The hatchery aspect is not typically "viable" or "profitable," Doyle said. It will be a lot of work, but he is hopeful for how it could benefit the environment.
Oysters could benefit the local ecosystem. In the Great Marsh, which stretches from Gloucester to the New Hampshire border, high levels of nitrogen are a major threat and oysters help reduce the nitrogen in the water. One oyster, for example, can filter as much as 50 gallons of water a day.
"I want to not just do this, but I want to actually improve the water," Doyle said. "I'm very big on 'think globally, act locally.'"
Educationally, Doyle and Comb want to partner with local schools, encouraging field trips and exploration of the Great Marsh. They've already connected with the Cat Cove Marine Laboratory at Salem State University, where they will be sourcing their shellfish seed.
"We want to help give back to the town," Comb said of the men's 10-year plan. "I love Cape Ann. This is my home."
One of the biggest questions people had at the public hearing last week had to do with navigation. Some were concerned about how much space the floating cages would take along the bank of the Rowley River.
Of the approximately 50 people in the audience, many were boaters or people who use that portion of the river. Doyle presented a map completed by Donohoe Survey Inc., revealing close to 200 feet of water.
After the group's presentation, Bill DiMento provided his own unbiased research as Rowley harbormaster, proving that navigation will not be an issue even in the worst case scenario. Jenna DiMento, assistant harbormaster, showed photos and videos she took of the area at low tide.
The group's proposed floating cage setup is 32 feet wide. For research purposes, Jenna DiMento said if the cages took up 40 feet, the remaining channel at dead low tide would be about 150 feet wide. Bill DiMento said navigation was his primary concern, but he is no longer concerned that even two boats could fit.
In addition, Doyle said that the floating cages provide a buffer for boats and the shoreline. As a frequent fisherman and boater, Doyle is aware of how boating disrupts the marsh. The floating cages on the bank of the river will lessen that impact, he said.
The public hearing was continued to March 23. In that time, Bill DiMento will work with the group to finalize any concerns before submitting his thoughts to the selectmen.
Speaking later, DiMento said, "As harbormaster, I am pretty much bound to make sure anything that happens in Rowley's jurisdiction waterways are not going to become hazards to navigation."

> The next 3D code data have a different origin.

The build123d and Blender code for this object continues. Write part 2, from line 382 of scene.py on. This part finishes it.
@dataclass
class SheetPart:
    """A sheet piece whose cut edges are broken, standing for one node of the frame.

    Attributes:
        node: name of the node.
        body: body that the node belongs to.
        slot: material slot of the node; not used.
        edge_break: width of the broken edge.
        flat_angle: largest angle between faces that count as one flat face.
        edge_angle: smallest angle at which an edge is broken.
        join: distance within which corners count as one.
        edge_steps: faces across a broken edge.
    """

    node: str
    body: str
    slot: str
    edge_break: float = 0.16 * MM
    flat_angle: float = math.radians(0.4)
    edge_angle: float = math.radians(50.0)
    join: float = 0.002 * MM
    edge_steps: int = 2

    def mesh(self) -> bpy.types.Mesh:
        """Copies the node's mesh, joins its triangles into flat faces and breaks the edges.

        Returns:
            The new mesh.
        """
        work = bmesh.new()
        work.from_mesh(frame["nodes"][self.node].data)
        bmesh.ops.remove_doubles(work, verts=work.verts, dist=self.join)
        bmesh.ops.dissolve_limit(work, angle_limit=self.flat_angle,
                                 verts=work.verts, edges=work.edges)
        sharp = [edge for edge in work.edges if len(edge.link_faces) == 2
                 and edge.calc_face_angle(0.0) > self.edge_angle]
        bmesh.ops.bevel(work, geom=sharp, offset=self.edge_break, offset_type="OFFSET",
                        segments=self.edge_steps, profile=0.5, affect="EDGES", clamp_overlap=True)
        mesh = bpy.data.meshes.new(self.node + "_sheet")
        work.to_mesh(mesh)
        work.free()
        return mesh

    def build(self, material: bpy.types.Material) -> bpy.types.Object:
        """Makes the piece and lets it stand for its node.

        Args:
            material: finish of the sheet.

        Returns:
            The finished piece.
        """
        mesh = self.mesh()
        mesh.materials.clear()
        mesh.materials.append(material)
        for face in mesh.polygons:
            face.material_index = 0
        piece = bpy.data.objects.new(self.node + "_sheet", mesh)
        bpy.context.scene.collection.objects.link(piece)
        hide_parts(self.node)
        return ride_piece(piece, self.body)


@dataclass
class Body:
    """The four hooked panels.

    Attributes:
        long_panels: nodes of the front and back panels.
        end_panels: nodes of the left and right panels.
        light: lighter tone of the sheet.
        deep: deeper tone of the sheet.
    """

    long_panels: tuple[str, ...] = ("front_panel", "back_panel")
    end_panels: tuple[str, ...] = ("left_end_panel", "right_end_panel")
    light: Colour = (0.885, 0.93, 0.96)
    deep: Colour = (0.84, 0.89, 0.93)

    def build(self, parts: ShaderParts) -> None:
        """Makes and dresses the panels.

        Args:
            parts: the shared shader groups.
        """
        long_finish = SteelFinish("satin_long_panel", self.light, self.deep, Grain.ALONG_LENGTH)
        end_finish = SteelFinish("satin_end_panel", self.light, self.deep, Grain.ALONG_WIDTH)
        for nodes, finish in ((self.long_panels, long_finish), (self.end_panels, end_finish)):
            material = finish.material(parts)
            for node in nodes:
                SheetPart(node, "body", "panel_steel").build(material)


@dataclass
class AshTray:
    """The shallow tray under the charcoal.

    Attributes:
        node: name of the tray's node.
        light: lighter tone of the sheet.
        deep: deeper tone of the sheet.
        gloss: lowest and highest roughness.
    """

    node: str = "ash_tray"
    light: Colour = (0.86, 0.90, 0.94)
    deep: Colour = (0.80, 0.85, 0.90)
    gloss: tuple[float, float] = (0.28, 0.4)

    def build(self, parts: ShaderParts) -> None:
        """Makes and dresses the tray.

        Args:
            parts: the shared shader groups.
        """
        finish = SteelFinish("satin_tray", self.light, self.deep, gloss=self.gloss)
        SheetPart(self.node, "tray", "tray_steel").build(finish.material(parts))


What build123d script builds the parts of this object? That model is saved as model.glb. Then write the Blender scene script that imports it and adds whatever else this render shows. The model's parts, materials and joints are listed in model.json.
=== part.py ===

He said he was pleased with the turnout at the hearing. He said his only concern is the possibility of overwintering of oysters, and he is working with Doyle and Comb to discuss options. Oysters are dormant during the winter but they can't be allowed to freeze, so their cages have to remain submerged.
If selectmen approve this license, the group will pursue a state permit from the Department of Marine Fisheries and a federal permit from the U.S. Army Corps of Engineers.